Nguyen also discussed  Joseph Heller’s “Catch-22,” which made an impact on how he portrayed the war by introducing humor to make it bearable, finding something funny in the absurdities of war.

At the end, he talked about the culmination of his novel and how “The Sympathizer” was brought about.

“You write and you read. There’s no other mystery to it,” Nguyen shared.

He was on a break from teaching when he decided to start writing the book. He wrote a chapter per month from 2011 to 2013, giving himself a deadline of up to his wife’s pregnancy due date. Just in time, Nguyen finished the manuscript two days before the birth of his son. He used his paternal leave to work on revising his novel.

Nguyen bagged several awards for “The Sympathizer,” including the Pulitzer Prize for Fiction, the Edgar Award for Best First Novel, the Andrew Carnegie Medal for Excellence in Fiction and the Center for Fiction First Novel Prize.

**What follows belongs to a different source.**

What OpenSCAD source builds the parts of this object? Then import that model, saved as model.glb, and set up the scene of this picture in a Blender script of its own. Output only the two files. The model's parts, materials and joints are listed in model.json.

It also topped multiple  bestseller lists including the New York Times, The Guardian and The Wall Street Journal.

“The Sympathizer” raised a lot of important and controversial issues, but above it all, he wants his readers to realize that:

“War is a universal experience that has been with us for a very long time, and will continue to be with us if we don’t recognize our innate capacity to be inhuman.”